Invisible Governance Is Not Enough: Why AI Needs an External Governance Layer

AI governance is increasingly becoming invisible by design.

As AI systems are embedded into platforms, workflows, and decision pipelines, control mechanisms are shifting from explicit rules to implicit, automated enforcement. Guardrails are baked into models and systems. Policies are enforced silently, at scale, and often without direct user awareness.

This trend toward invisible governance brings clear operational benefits. It reduces friction, improves consistency, and enables rapid deployment. But it also raises a fundamental governance question:

When governance becomes invisible, where do legitimacy and accountability reside?

Invisible governance is effective at controlling execution. What it does not reliably provide—on its own—is a transparent basis for legitimacy, responsibility, and auditability.

When control logic is embedded deep inside platforms or models, critical elements become opaque:

  • Who defined the boundaries?
  • On what assumptions?
  • Based on which interpretation of policy, law, or intent?
  • And who is accountable when those boundaries prove inadequate or contested?

This is not a technical failure. It is a structural one.

Invisible governance works best as an execution layer. It ensures that predefined constraints are followed. But governance, in its full sense, requires more than enforcement. It requires an external reference point that can explain, justify, and review those constraints—especially when systems operate across jurisdictions, contexts, and evolving regulatory interpretations.

An external governance framework does not compete with invisible controls. It complements them.

Such a framework makes boundaries explicit rather than implicit.
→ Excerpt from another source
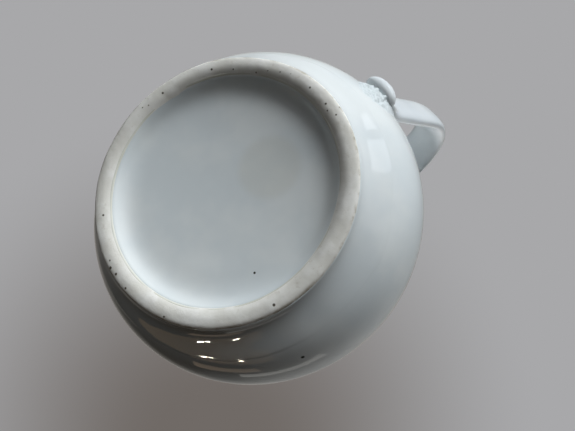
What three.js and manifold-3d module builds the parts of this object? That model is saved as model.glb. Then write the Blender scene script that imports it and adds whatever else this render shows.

It separates:

  • definition from execution,
  • intent from automation,
  • and human judgment from machine enforcement.

Crucially, it allows organizations and regulators to answer questions that invisible governance cannot address:

  • Why was this boundary set this way?
  • Who approved it?
  • Under what conditions can it be challenged, revised, or audited?

Without this external layer, organizations risk mistaking compliance for legitimacy. Systems may function correctly while remaining fundamentally unexplainable—an increasingly dangerous combination in high-impact AI deployments.

The future of AI governance is therefore not a choice between visible and invisible controls. It is a layered architecture:

  • invisible governance for scalable execution,
  • and an external framework for legitimacy, accountability, and trust.

This raises an open question for the Apply AI Alliance community:

How should we design external governance layers that remain non-intrusive to AI systems, yet fully auditable, contestable, and legitimate across policy domains?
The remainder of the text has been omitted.